El síndrome de Fabricio
Durante todo este frío mes de enero se están produciendo muchas manifestaciones de agricultores almerienses y granadinos en defensa de la agricultura intensiva, amenazada por la política de la Unión Europea, muy especialmente por el nuevo Acuerdo de Asociación con Marruecos para el que la Comisión ha propuesto elevar el contingente de tomates marroquíes de 150.000 hasta 216.000 toneladas al año y una rebaja general de los aranceles de otras hortalizas como calabacines, judías y pepinos. Es difícil no solidarizarse con un grupo de personas que han construido de la nada uno de los grandes sectores de la economía andaluza, que factura más de 1.200 millones de euros al año y supone el 20% del PIB almeriense. Por eso, es comprensible que, de una forma u otra todos los partidos políticos estuvieran representados en las manifestaciones del pasado 14 de enero en Almería y que se apresten a proponer medidas para impedir la invasión de productos marroquíes.
Sin embargo, si se intenta mirar el asunto con cierta distancia y frialdad no se acaba de ver la perspectiva que ofrezca razones de peso para que España vete el acuerdo, tal y como han pedido las organizaciones agrarias. Desde el punto de vista moral, no es posible mantener una y otra vez que hay que ayudar al desarrollo de los países del Tercer Mundo y luego negar que vendan sus productos en nuestros mercados. Ni siquiera sirve el argumento de que la entrada en Europa de productos agrarios marroquíes sólo beneficia a su oligarquía: eso justificaría una petición para incluir cláusulas sociales en el acuerdo, pero no el mantenimiento de los aranceles y los cupos. Tampoco la apelación a la solidaridad interna explica el veto al acuerdo porque es injusto para los consumidores europeos, incluidos los españoles, a los que se les impediría abaratar su cesta de la compra, tan castigada con la inflación. También es injusto para el resto de sectores productivos, sometidos cada vez más a la competencia externa. Pensemos, por ejemplo, en Ibi y todos los pueblos jugueteros de Alicante, en la misma zona de los productos hortofrutícolas y cítricos afectados por el acuerdo: ¿Cómo se les puede explicar que mientras se protege la agricultura mediterránea ellos deben soportar la competencia de los juguetes chinos y de otros países subdesarrollados?
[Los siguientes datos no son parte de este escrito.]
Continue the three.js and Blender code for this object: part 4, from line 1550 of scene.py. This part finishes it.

Así las cosas, oponerse con uñas y dientes al acuerdo con Marruecos es ir contra el signo de los tiempos, olvidar que la Unión Europea pretende lograr una zona de libre comercio en el Mediterráneo para el 2010 y que la Organización Mundial del Comercio avanza con paso firme en la liberalización de los productos agrícolas. Se podría decir que quien no advierta esta tendencia está tan desorientado como Fabrizio del Dongo, el personaje de La Cartuja de Parma, de Stendhal, que se vio envuelto en la batalla de Waterloo sin saberlo y sin ser consciente de que era la derrota definitiva de su admirado Napoleón. Cuando los líderes europeos están debatiendo una nueva organización de la Unión apenas imaginable hace medio año, los dirigentes sociales y políticos de Andalucía tienen que ser conscientes de los profundos cambios que supone la globalización y actuar en consecuencia.
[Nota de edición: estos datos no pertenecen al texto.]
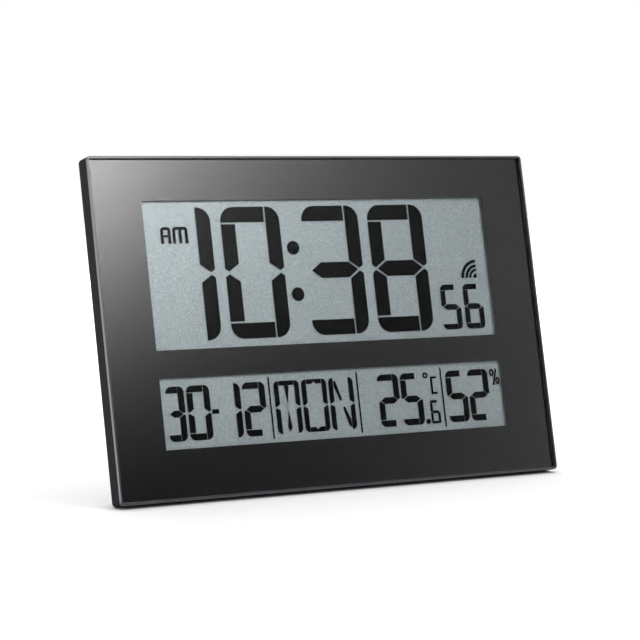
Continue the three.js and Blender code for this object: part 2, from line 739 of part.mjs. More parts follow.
function displayCarrier() {
  const body = join(
    slab(
      [-carrierHalfWidth, carrierHalfWidth],
      [calendarGlass.y[0] - carrier.edge, timeGlass.y[1] + carrier.edge],
      [carrierBack, carrierFront],
    ),
    ...boardPostPlaces.map(([x, y]) => rodAlongZ(
      board.post, x, y, [boardFront + fit, carrierBack + carrier.web / 2],
    )),
  );
  const pocket = slab(
    [-displayBoardHalf - fit, displayBoardHalf + fit],
    [displayBoardRows[0] - fit, displayBoardRows[1] + fit],
    [carrierBack + carrier.web, carrierFront + overrun],
  );
  const slot = slab(
    [-ribbon.halfWide - carrier.slotSide, ribbon.halfWide + carrier.slotSide],
    [displayBoardMiddle - carrier.slotTall / 2, displayBoardMiddle + carrier.slotTall / 2],
    [carrierBack - overrun, carrierFront + overrun],
  );
  const screwHoles = carrierScrewPlaces.map(([x, y]) => rodAlongZ(
    smallScrew.shank + fit, x, y, [carrierBack - overrun, carrierFront + overrun],
  ));
  const boardHoles = boardPostPlaces.map(([x, y]) => rodAlongZ(
    smallScrew.shank + fit, x, y, [boardBack - overrun, boardShankTip + fit],
  ));
  return cut(body, pocket, slot, ...screwHoles, ...boardHoles);
}

function displayBoardBody() {
  return slab([-displayBoardHalf, displayBoardHalf], displayBoardRows, [displayBoardBack, displayBoardFront]);
}

// Electronics

function mainBoard() {
  const body = slab([board.left, board.right], [board.bottom, board.top], [boardBack, boardFront]);
  const holes = boardPostPlaces.map(([x, y]) => rodAlongZ(
    smallScrew.shank + fit, x, y, [boardBack - overrun, boardFront + overrun],
  ));
  return cut(body, ...holes);
}

function addBoardParts(group) {
  const seat = boardBack - fit;
  piece(group, 'clock_chip', slab(
    [chip.x - chip.half, chip.x + chip.half],
    [chip.y - chip.half, chip.y + chip.half],
    [seat - chip.thick, seat],
  ), looks.chip);
  piece(group, 'clock_crystal', rodAlongX(
    crystal.radius, [crystal.x, crystal.x + crystal.length], crystal.y, seat - crystal.radius, smallSides,
  ), looks.steel);
  piece(group, 'supply_capacitor', rodAlongZ(
    capacitor.radius, capacitor.x, capacitor.y, [seat - capacitor.tall, seat], roundSides,
  ), looks.chip);
  piece(group, 'climate_sensor', slab(
    [sensorX - sensor.half, sensorX + sensor.half],
    [sensorY - sensor.half, sensorY + sensor.half],
    [seat - sensor.thick, seat],
  ), looks.carrier);
}

function addAntenna(group) {
  const start = antenna.x - antenna.length / 2;
  const end = antenna.x + antenna.length / 2;
  const coilEnds = [antenna.x - antenna.coilLength / 2, antenna.x + antenna.coilLength / 2];
  piece(group, 'ferrite_rod', rodAlongX(antenna.rod, [start, end], antennaY, antennaZ), looks.ferrite);
  piece(group, 'antenna_coil', cut(
    rodAlongX(antenna.coil, coilEnds, antennaY, antennaZ),
    rodAlongX(antenna.rod + fit, [start - overrun, end + overrun], antennaY, antennaZ),
  ), looks.copper);
  const clips = { left: start + antenna.clip, right: end - 2 * antenna.clip };
  for (const [side, x] of Object.entries(clips)) {
    piece(group, `antenna_clip_${side}`, cut(
      slab(
        [x, x + antenna.clip],
        [antennaY - antenna.clipHalf, antennaY + antenna.clipHalf],
        [housingInside + fit, antennaZ + antenna.clipHalf],
      ),
      rodAlongX(antenna.rod + fit, [start - overrun, end + overrun], antennaY, antennaZ),
    ), looks.carrier);
  }
  const coilFoot = antennaY - antenna.coil - fit;
  piece(group, 'antenna_lead', tube([
    [antenna.x, coilFoot, antennaZ],
    [antenna.x, (coilFoot + board.top) / 2, antennaZ],
    [antenna.x, board.top, boardBack - lead.lift],
    [antenna.x, board.top - board.inset, boardBack - fit - lead.radius],
  ], lead.radius), looks.copper);
}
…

Evidentemente, el nuevo acuerdo con Marruecos supone una dura competencia para la agricultura andaluza, pero nuestra respuesta no puede ser cortar carreteras e incendiar los camiones marroquíes, actos injustos y a la larga estériles, sino una serie de medidas inteligentes para mejorar la competitividad de la agricultura de primor: concentrarse en las calidades superiores, reducir costes, crear empresas transformadoras, acortar la cadena de comercialización, incluso producir en el mismo Marruecos, etcétera. Si no actuáramos así y nos enrocásemos en pedir lo imposible, el final de nuestra agricultura quizá no sería muy distinto del de Fabrizio, que sobrevivió milagrosamente a la batalla, pero perdió su oro, su caballo y sus ropas.
Agustín Ruiz Robledo es profesor titular de Derecho Constitucional. Universidad de Granada.